Da un lato c’è il senso di impotenza che si ricava dal sentirsi messi ai margini e senza un’alternativa, un senso di perdita di identità, di disillusione e delusione, anche disperazione, immagino. Forse pure di tradimento: la società che non ci accoglie e non ci offre possibilità è traditrice. In questo periodo di incertezze economiche in cui sembra che niente sia più garantito, mi esercito spesso a immaginare cosa si provi a perdere ciò che si ha – che poi finisce in buona parte per coincidere con ciò che si è…
Ma il romanzo di Augé descrive il progressivo abbandonarsi del protagonista all’ineluttabile come galleggiando su un’onda che non ha modo di affrontare e non può che “cavalcare”, facendo il morto.
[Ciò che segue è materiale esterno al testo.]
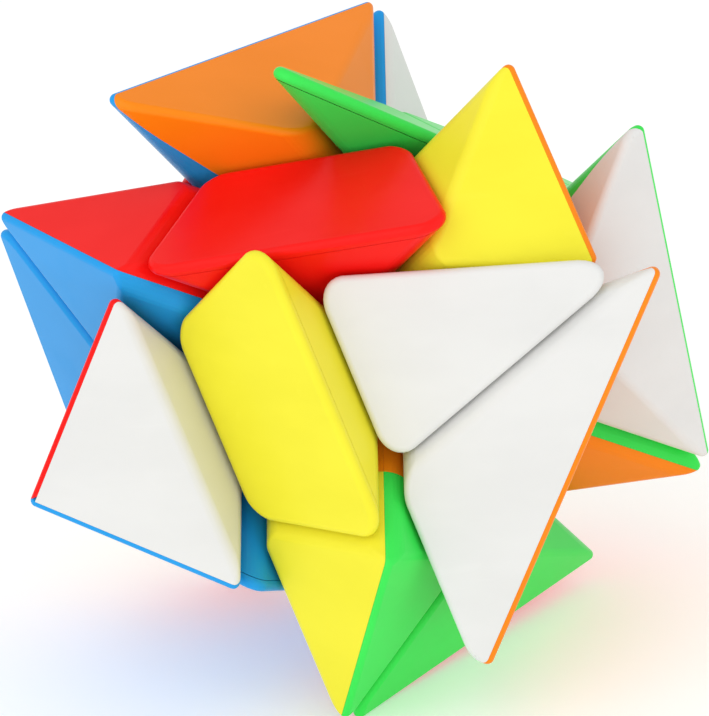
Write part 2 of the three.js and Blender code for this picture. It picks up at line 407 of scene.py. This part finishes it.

E’ in quell’abbandono alla necessità, in quel forzato esercizio di svuotamento (della casa e della propria vita) che sente affiorare, paradossale ma comprensibile, anche una forma di fascinazione per una libertà estrema: una vertigine del ritrovarsi nudi e crudi. Una sensazione fuggevole che si colloca sul confine tra la vita socialmente inquadrata e la vita “al di fuori di tutto”.
Ecco, io penso che in ognuno di noi si nasconda, a diversi livelli di profondità e di rintracciabilità, il desiderio di provare quella libertà assoluta in senso letterale – sciolta da tutto. E credo che Augé volesse suggerirci di esplorare anche questo anfratto di noi stessi, perché è solo spingendosi fin lì che si può tentare capire cosa prova chi, per le vie più diverse, è arrivato a essere “senza fissa dimora”.
Mi attira moltissimo questa storia. Hai ragione Francesca, l’essere senza fissa dimora può essere spiazzante e portare a considerazioni di fallimento. Ma puo’ anche condurre alla fine di tutti quegli obblighi, sociali e non che tanto infestano la nostra vita. Quanti orpelli ci portiamo dietro. Molti sono totalmente inutili e appesantiscono il nostro vero Io.
Bella l’idea dell’autore. Ci fa intravvedere, in un evento potenzialmente tragico come la perdita di una casa e di una sicurezza economica, una possibile occasione di riflessione e di libertà.
Sì, occasione di riflessione e di libertà: è esattamente la sintesi di questo libro e della sua preziosità.